If one is to spend time and money listening to hours upon hours of
sine waves, lap-top plops and fizzes, scrapes of disembodied guitar,
string-plings from the inside of a piano, and abrasions of drum skins,
one has to invent and embrace a highfalutin justification, and veil
it in obscurity until it tends towards dogma. (Pretentiously they
love to use the verb 'document' for recording, and their
festivals are 'curated'.)
But what eai enthusiasts won't tell you, but most fans of jazz
will discover for themselves if they dare, is how fucking tedious
this music actually is. I've read a lot of talk about its sublime
structure, but have yet to see a thorough or specific discussion of
the criteria involved in such claims.
Take for instance one of last year's most acclaimed releases,
Duos For Doris (Erstwhile) by Keith Rowe and John Tilbury,
who make up two thirds of AMM, considered by many to be the godfathers
of eai. No ink was spared blathering on about the emotional quality
in pianist Tilbury's note placement, a conclusion I dare say
would have been hard to reach were it not for the helpful liner note
informing us that Tilbury's mother had passed only two days
before the recording was made. Among other aspects of this recording
I've seen praised are its ambivalence, its lack of ideas, and
its mysterious air of restraint. And so, to eai fans, absence has
become the new presence, and indeterminacy and tenuousness have become
the latest refinements of improvisation.
Then there is Improvised Music from Japan, a record label and now
a bilingual journal too. Listening to the CD accompanying the journal's
launch issue, one might be excused for initially thinking the disc
was defective. Over the course of its seven tracks, we are treated
to little more than buzzing drones, hissing tones, some fluttering
scatches and squawks, all of course punctuated by long stretches of
silence.
Listening to the thirty-one minute excerpt (!) of the piece by Radu
Malfatti and Taku Sugimoto, I found myself continually looking up
at the time counter on my disc player, convinced that this inert music
had somehow squashed even the flow of energy in my electrical sockets.
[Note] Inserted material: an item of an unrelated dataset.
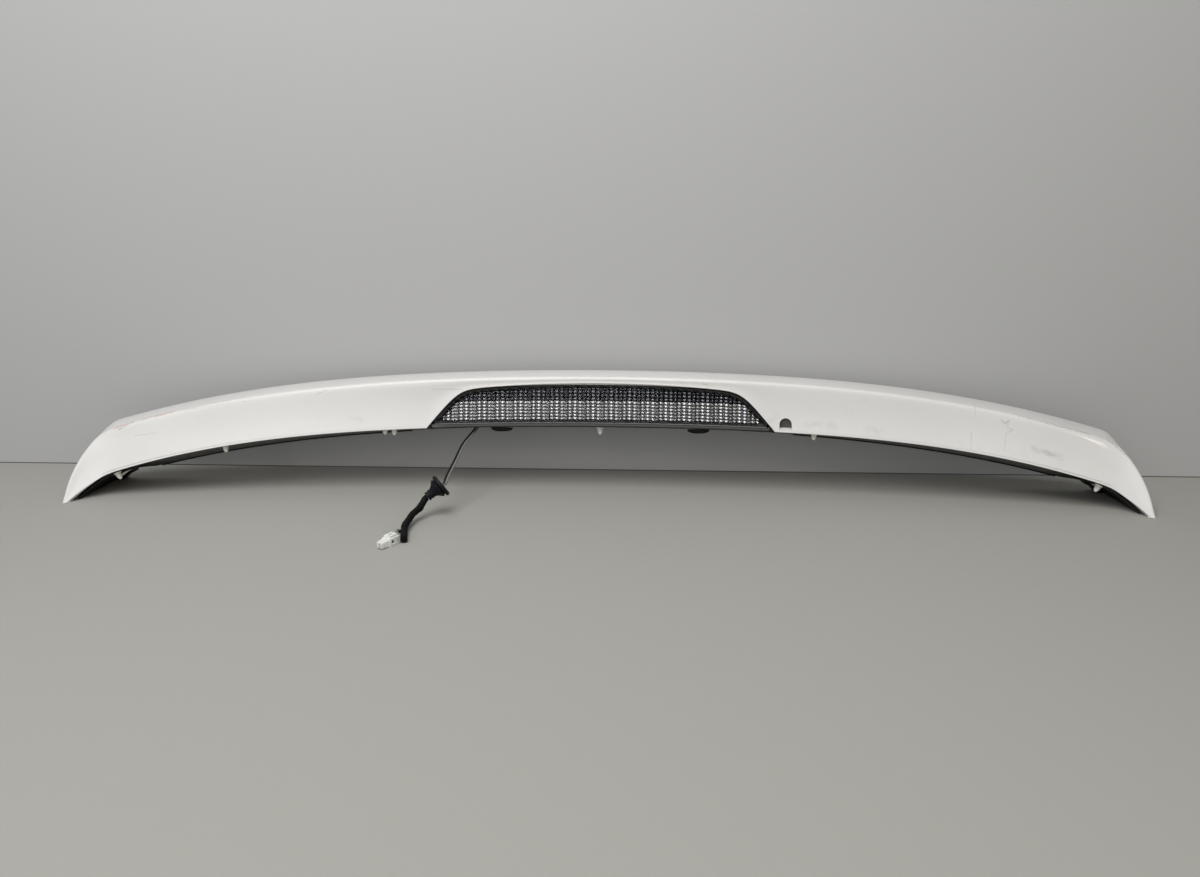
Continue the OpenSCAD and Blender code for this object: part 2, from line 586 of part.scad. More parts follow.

When the full-length release of this music was later reviewed in magazines,
it was hard not to admire the contortions some writers put themselves
through trying to characterize this 'document' of torpor.
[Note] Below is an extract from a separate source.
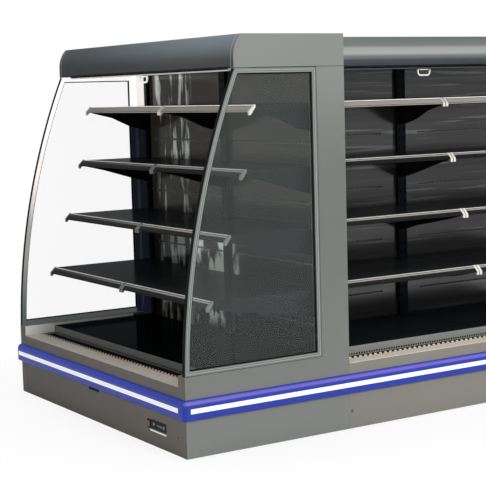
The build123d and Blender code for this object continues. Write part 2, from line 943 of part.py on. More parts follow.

Perhaps the only thoughtful discussion (and criticism) of this music,
has ironically come from Eddie Prevost, percussionist of AMM. And,
doubly ironic, this appeared in The Wire, which has exercised
its king-making power in the world of new music by lauding nearly
every eai (or reductionist as it's more fashionably called in
Berlin) release that's come its way.
Lamenting the lack of expressiveness in the music, Prevost said, "The
primary characteristics of this music are its determined equalization
of tone, timbre, activity, dynamics, and it's [lack of] volume.
All 'reductionist' instrumentalists seem bent on producing
similar sonic effects—no matter what the source material. What
is produced seems too often dull in its lack of differentiation (The
Wire 231)."
You might think that such controversial remarks would engender an
interesting, provocative discussion of the music in succeeding issues
of the magazine, but alas, it didn't. The emperor's new
music remained aloof to such analysis.
And so the glorification of this opaque, haphazard music continues
on, and critics like me are dismissed as philistines. It seems particularly
ripe now for a sort of Sokal hoax. Perhaps a mischievous (but well-known)
musician will fill a seventy-seven minute disc documenting the hum
and surge of a refrigerator and the sound of ass-scratching, send
it in to IMJ or Erstwhile, and soon after experience the rapture of
critical praise for its reverberant beauty and austere references
to man vs. machine struggles and all its attendant colors and textures.
Or you could just turn on a tape machine, get out a dog whistle, and
blow, blow, blow, while the yammering mutts encircle you, wagging
their tails, and cocking their ears.